Later that year, Dr. King led the March on Washington and delivered the "I Have a Dream" speech. That march, along with outrage over the police brutality in Birmingham, was instrumental in assuring the passage of the Civil Rights Act of 1964, which prohibited discrimination on the basis of race, national origin, religion, and gender in voting, public places, the workplace and schools.
Dr. King attended the signing of that bill by President Johnson in 1964. Later that year, he received the Nobel Peace Prize. At 35, he was the youngest male recipient ever.
Just as the events in Birmingham brought about the Civil Rights Act, the action that Dr. King led in Selma, Alabama in March 1965 inspired the speedy enactment of the Voting Rights Act of 1965. The Selma march was in honor of an activist who was killed by police while protesting against the literacy tests and slow registration procedures that had effectively disenfranchised African-American voters in the State of Alabama. Police met the marchers with billy clubs and tear gas, and coverage of the march provoked national outrage. King and the marchers eventually completed the pilgrimage to Montgomery, Alabama, and President Johnson signed the Voting Rights Act into law on August 6.
Hope in the Face of Tragedy
Eventually, Dr. King broadened his focus to include work on behalf of other social issues, such as labor and poverty. It was while in Memphis, Tennessee in support of striking sanitation workers, that Dr.

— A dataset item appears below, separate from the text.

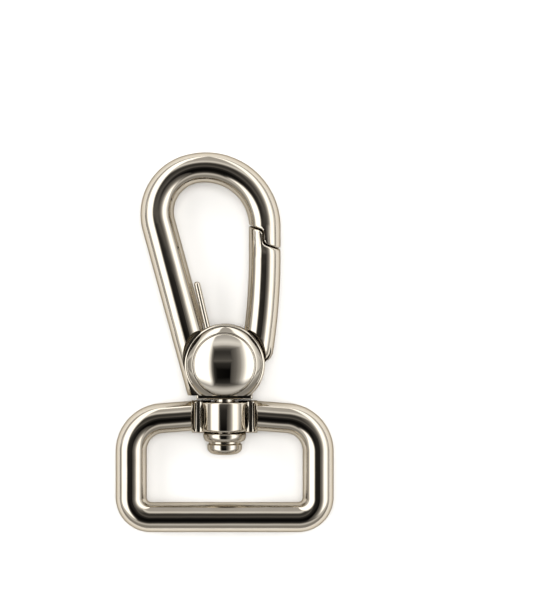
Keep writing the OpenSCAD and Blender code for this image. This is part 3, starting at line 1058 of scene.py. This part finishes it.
@dataclass
class StrapLoop:
    """Swivelling loop for the webbing, with its barrel and cuffs, in millimetres."""

    finish: bpy.types.Material
    bar_r: float = 2.4
    side_r: float = 2.5
    side_x: float = 15.05
    start_x: float = 3.2
    lift: float = 0.5
    drop: float = 16.2
    slope_deg: float = 4.3
    upper_r: float = 5.3
    lower_r: float = 3.2
    bend_steps: int = 28
    barrel_top: float = 6.05
    barrel_h: float = 4.8
    barrel_r: float = 3.8
    barrel_top_r: float = 0.3
    barrel_foot_r: float = 0.45
    bore_r: float = 1.65
    cuff_r: float = 2.62
    cuff_x: float = 5.3
    cuff_start_x: float = 2.2
    cuff_edge_r: float = 0.15
    hollow_r: float = 0.9
    hollow_x: float = 4.2
    hollow_z: float = 1.85
    hollow_start_x: float = 2.8
    hollow_end_deg: float = 320.0
    hollow_rim_z: float = 2.7
    hollow_top_z: float = 5.0
    hollow_reach: float = 12.0

    @property
    def mid(self) -> float:
        """Depth of the barrel's middle below the pivot."""
        return self.barrel_top + self.barrel_h / 2

    def right_half(self) -> tuple[list[Vector], list[float]]:
        """Draws the right half of the loop from the barrel to the lower bar.

        Returns:
            The points, and the bar's radius at each.
        """
        slope = math.radians(self.slope_deg)
        start_y = -(self.mid - self.lift + self.start_x * math.tan(slope))
        upper_x = self.side_x - self.upper_r
        run = upper_x + self.upper_r * math.sin(slope) - self.start_x
        start = Vector((self.start_x, start_y, 0.0))
        upper_y = start.y - run * math.tan(slope) - self.upper_r * math.cos(slope)
        lower_x = self.side_x - self.lower_r
        lower_y = -(self.mid + self.drop - self.lower_r)
        steps, start_deg = self.bend_steps, 90 - self.slope_deg
        upper = arc(Vector((upper_x, upper_y, 0.0)), self.upper_r, start_deg, 0.0, steps)
        lower = arc(Vector((lower_x, lower_y, 0.0)), self.lower_r, 0.0, -90.0, steps)
        radii = [
            self.bar_r,
            *blend(self.bar_r, self.side_r, steps),
            *blend(self.side_r, self.bar_r, steps),
        ]
        return [start, *upper, *lower], radii

    def build(self) -> None:
        """Makes the loop's bar, the barrel round the swivel's rivet and the two cuffs."""
        points, radii = self.right_half()
        mirrored = [Vector((-p.x, p.y, 0.0)) for p in reversed(points)]
        bar = solid(sweep(points + mirrored, radii + radii[::-1]))
        self.hollow_out(bar)
        Piece("loop_bar", Body.LOOP, Slot.CAST, self.finish, ("strap_loop",)).seat(bar)

        barrel = solid(along_swivel(lathe(self.barrel_profile())))
        Piece("loop_barrel", Body.LOOP, Slot.CAST, self.finish).seat(barrel)

        for side, name in zip(BOTH, ("cuff_right", "cuff_left")):
            Piece(name, Body.LOOP, Slot.CAST, self.finish).seat(self.cuff(side))

    def barrel_profile(self) -> list[Pair]:
        """Draws the barrel's section round its bore.

        Returns:
            (radius, depth) pairs.
        """
        top, foot = self.barrel_top, self.barrel_top + self.barrel_h
        top_r, foot_r = self.barrel_top_r, self.barrel_foot_r
        profile = [(self.bore_r, top)]
        profile += round_corner((self.barrel_r - top_r, top + top_r), top_r, -90, 0)
        profile += round_corner((self.barrel_r - foot_r, foot - foot_r), foot_r, 0, 90)
        return [*profile, (self.bore_r, foot), (self.bore_r, top)]

    def cuff(self, side: int) -> bpy.types.Object:
        """Makes one cuff, hollowed towards the barrel on both faces.

        Args:
            side: 1 for the right cuff and -1 for the left one.
        Returns:
            The cuff.
        """
        edge_r = self.cuff_edge_r
        section = [(0.0, self.cuff_start_x), (self.cuff_r, self.cuff_start_x)]
        section += round_corner((self.cuff_r - edge_r, self.cuff_x - edge_r), edge_r, 0, 90)
        section += [(0.0, self.cuff_x)]
        bm = lathe(section, CUFF_STEPS)
        bmesh.ops.rotate(bm, verts=bm.verts, matrix=Matrix.Rotation(side * math.pi / 2, 3, "Y"))
        bmesh.ops.translate(bm, vec=(0.0, -self.mid, 0.0), verts=bm.verts)
        cuff = solid(bm)
        self.hollow_out(cuff)
        ease_edges(cuff)
        return cuff

    def hollow_out(self, body: bpy.types.Object) -> None:
        """Cuts the waists beside the barrel into a body, two on each face.

        Args:
            body: the bar or a cuff.
        """
        middle = Vector((self.hollow_x, self.hollow_z, 0.0))
        inner, outer, top = self.hollow_start_x, self.cuff_x, self.hollow_top_z
        outline = in_plane([(inner, top), (inner, self.hollow_z)])
        outline += arc(middle, self.hollow_r, 180, self.hollow_end_deg, steps=14)
        outline += in_plane([(outer, self.hollow_rim_z), (outer, top)])
        for side in BOTH:
            for face in BOTH:
                waist = slab(outline, self.hollow_reach)
                bmesh.ops.scale(waist, vec=(side, face, 1.0), verts=waist.verts)
                carve(body, solid(along_swivel(waist)), Cut.AWAY)


@dataclass
class Swivel:
    """Washer under the barrel, and the rivet that holds barrel and washer."""

    finish: bpy.types.Material
    washer_top: float = 11.05
    washer_t: float = 1.4
    washer_r: float = 3.45
    washer_edge_r: float = 0.3
    washer_round: Pair = (0.65, 1.0)
    bore_gap: float = 0.05
    head_r: float = 2.8
    head_t: float = 2.1
    head_round: Pair = (1.5, 1.05)
    neck: float = 0.25
    shank_r: float = 1.6
    shank_top: float = 4.25

    def build(self) -> None:
        """Makes the washer, and the rivet with its rounded head."""
        top, foot = self.washer_top, self.washer_top + self.washer_t
        bore, edge = self.shank_r + self.bore_gap, self.washer_edge_r
        profile = [(bore, top), *round_corner((self.washer_r - edge, top + edge), edge, -90, 0)]
        profile += quarter_ellipse(self.washer_r, foot, self.washer_round)
        profile += [(bore, foot), (bore, top)]
        washer = solid(along_swivel(lathe(profile)))
        Piece("washer", Body.HOOK, Slot.TURNED, self.finish, ("swivel_washer",)).seat(washer)

        neck_r, end = self.head_r - self.neck, foot + self.head_t
        head = [(0.0, self.shank_top), (self.shank_r, self.shank_top), (self.shank_r, foot)]
        head += [(neck_r, foot), (neck_r, foot + self.neck), (self.head_r, foot + 2 * self.neck)]
        head += quarter_ellipse(self.head_r, end, self.head_round)
        head += [(0.0, end)]
        rivet = solid(along_swivel(lathe(head)))
        Piece("swivel_pin", Body.HOOK, Slot.TURNED, self.finish, ("swivel_rivet",)).seat(rivet)


@dataclass
class Studio:
    """Pale floor, soft light and the camera that looks straight down, in metres."""

    view_centre: Pair = (0.0073, 0.0068)
    view_height: float = 0.0966
    lens: float = 120.0
    sensor_width: float = 36.0
    floor_half: float = 1.5
    floor_hex: str = "FAF9F7"
    floor_roughness: float = 0.9
    floor_shine: float = 0.2
    lamp_place: tuple[float, float, float] = (0.05, 0.08, 0.9)
    lamp_size: float = 0.5
    lamp_power: float = 5.0
    light_strength: float = 2.4
    dim_warmth: float = 0.08
    # Light by angle from straight up, towards +X: a soft box on each side of a dark middle
    across: dict[float, float] = field(
        default_factory=lambda: {
            -90: 0.38, -80: 0.42, -73: 0.8, -64: 2.3, -33: 2.3, -28: 1.1, -25: 0.3, -21: 0.05,
            -15: 0.008, 11: 0.003, 13: 0.1, 23: 0.22, 31: 0.45, 38: 1.0, 46: 2.2, 62: 2.3,
            76: 0.93, 88: 0.4,
        }
    )
    # Light by angle from straight up, towards +Y
    along: dict[float, float] = field(
        default_factory=lambda: {
            -90: 0.5, -72: 0.34, -65: 0.45, -60: 0.65, -54: 0.9, -49: 0.65, -44: 0.2, -38: 0.04,
            -26: 0.002, -12: 0.002, -7: 0.02, 1: 0.04, 4: 0.1, 6.5: 0.16, 9: 0.12, 14: 0.09,
            20: 0.06, 25: 0.055, 30: 0.12, 35: 0.4, 39: 0.95, 44: 1.15, 48: 0.95, 53: 0.68,
            58: 0.62, 66: 0.62, 80: 0.6, 90: 0.55,
        }
    )
    # Share of the side boxes that is left, by angle towards +Y
    side_share: dict[float, float] = field(default_factory=lambda: {-52: 0.0, -36: 1.0})

    def ramp(
        self, tree: bpy.types.NodeTree, angle: bpy.types.NodeSocket, stops: dict[float, Colour]
    ) -> bpy.types.NodeSocket:
        """Turns an angle into a colour by a ramp from -90 to 90 degrees.

        Args:
            tree: the world's node tree.
            angle: the angle in radians.
            stops: angle in degrees, and the colour there.
        Returns:
            The ramp's colour.
        """
        quarter = math.pi / 2
        spread = add_node(
            tree, "ShaderNodeMapRange", Value=angle, From_Min=-quarter, From_Max=quarter
        )
        node = add_node(tree, "ShaderNodeValToRGB", Fac=spread.outputs["Result"])
        elements = node.color_ramp.elements
        first, *rest = sorted(stops.items())
        elements.remove(elements[1])
        elements[0].position = (first[0] + 90) / 180
        elements[0].color = first[1]
        for deg, colour in rest:
            elements.new((deg + 90) / 180).color = colour
        return node.outputs["Color"]

    def shade(self, light: float) -> Colour:
        """Gives a ramp's colour for a level of light, warmer where it is dim.

        Args:
            light: the level, where 1 is white.
        Returns:
            Linear RGBA.
        """
        share = light / self.light_strength
        warmth = self.dim_warmth * (1 - min(light, 1.0))
        return (share, share * (1 - warmth / 2), share * (1 - warmth), 1.0)

    def build_world(self) -> None:
        """Makes the surroundings that the plate mirrors."""
        world = bpy.data.worlds.new("studio")
        bpy.context.scene.world = world
        world.use_nodes = True
        tree = world.node_tree
        place = add_node(tree, "ShaderNodeTexCoord").outputs["Generated"]
        axes = add_node(tree, "ShaderNodeSeparateXYZ", Vector=place)
        angles = []
        for axis in ("X", "Y"):
            angle = tree.nodes.new("ShaderNodeMath")
            angle.operation = "ARCTAN2"
            for socket, level in zip(angle.inputs, (axes.outputs[axis], axes.outputs["Z"])):
                fill(tree, socket, level)
            angles.append(angle.outputs["Value"])
        sides = self.ramp(tree, angles[0], {d: self.shade(v) for d, v in self.across.items()})
        ends = self.ramp(tree, angles[1], {d: self.shade(v) for d, v in self.along.items()})
        share = {d: (v, v, v, 1.0) for d, v in self.side_share.items()}
        sides = mix(tree, Mix.MASK, 1.0, sides, self.ramp(tree, angles[1], share))
        back = tree.nodes["Background"]
        fill(tree, back.inputs["Color"], mix(tree, Mix.BRIGHTER, 1.0, sides, ends))
        fill(tree, back.inputs["Strength"], self.light_strength)

    def build_floor(self) -> None:
        """Makes the plain floor that the hook lies on."""
        bm = bmesh.new()
        bmesh.ops.create_grid(bm, x_segments=1, y_segments=1, size=self.floor_half)
        floor = solid(bm, "floor")
        paint = bpy.data.materials.new("white_card")
        paint.use_nodes = True
        shader = paint.node_tree.nodes["Principled BSDF"]
        shader.inputs["Base Color"].default_value = linear_colour(self.floor_hex)
        shader.inputs["Roughness"].default_value = self.floor_roughness
        shader.inputs["Specular IOR Level"].default_value = self.floor_shine
        floor.data.materials.append(paint)
        floor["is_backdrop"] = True

    def build_lamp(self) -> None:
        """Hangs a square soft box that faces the hook."""
        light = bpy.data.lights.new("lamp_top", "AREA")
        light.size = self.lamp_size
        light.energy = self.lamp_power
        lamp = bpy.data.objects.new("lamp_top", light)
        bpy.context.collection.objects.link(lamp)
        lamp.location = self.lamp_place
        lamp.rotation_euler = Vector(self.lamp_place).to_track_quat("Z", "Y").to_euler()
        lamp.visible_glossy = False

    def build_camera(self) -> None:
        """Makes the camera at the photograph's viewing angle."""
        data = bpy.data.cameras.new("camera")
        data.lens = self.lens
        data.sensor_width = self.sensor_width
        camera = bpy.data.objects.new("camera", data)
        bpy.context.collection.objects.link(camera)
        distance = self.view_height * self.lens / self.sensor_width
        camera.location = (*self.view_centre, PIVOT.z + distance)
        bpy.context.scene.camera = camera

    def build(self) -> None:
        """Makes the whole studio."""
        self.build_world()
        self.build_floor()
        self.build_lamp()
        self.build_camera()
        bpy.context.scene.view_settings.view_transform = "Standard"


def report_size(when: str, sizes: dict[str, list[list[float]]]) -> None:
    """Notes the object's box.

    Args:
        when: name of the moment.
        sizes: the boxes noted so far.
    """
    low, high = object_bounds()
    sizes[when] = [list(low), list(high)]
    log.info("%s: %s to %s", when, [round(v, 5) for v in low], [round(v, 5) for v in high])


def main() -> None:
    """Builds the studio and every sub-assembly in order."""
    logging.basicConfig(level=logging.INFO, format="%(message)s")
    sizes: dict[str, list[list[float]]] = {}
    report_size("cad", sizes)
    Studio().build()
    cast, dome = CAST_NICKEL.build(), DOME_NICKEL.build()
    turned, wire = TURNED_NICKEL.build(), SPRING_WIRE.build()
    bow, latch, hub = Bow(), Latch(), Hub()
    gate = Gate(bow, latch, hub, cast)
    spring = Spring(bow, gate.root_deg, wire)
    out_deg = gate.root_deg + gate.lean_deg
    slot = hub.slot(out_deg - 90, out_deg, spring.leg_deg)
    HookBody(bow, latch, hub, slot, cast).build()
    gate.build()
    spring.build()
    Domes(hub, dome).build()
    StrapLoop(cast).build()
    Swivel(turned).build()
    report_size("dressed", sizes)


if __name__ == "__main__":
    main()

King was assassinated on April 4, 1968. In a famous speech delivered the day before the assassination, Dr. King predicted his death, but assured the followers of his movement that they would eventually reach a place of equality and justice for all.
While much of Dr. King's vision still remains to be fulfilled, the work that he did changed the face of the country through the overturning of segregation laws and the passage of the Civil Rights and Voters Rights acts. Now, the election of Barack Obama as President of the United States must give many people hope that the United States is finally becoming the promised land that Dr. King dreamt of.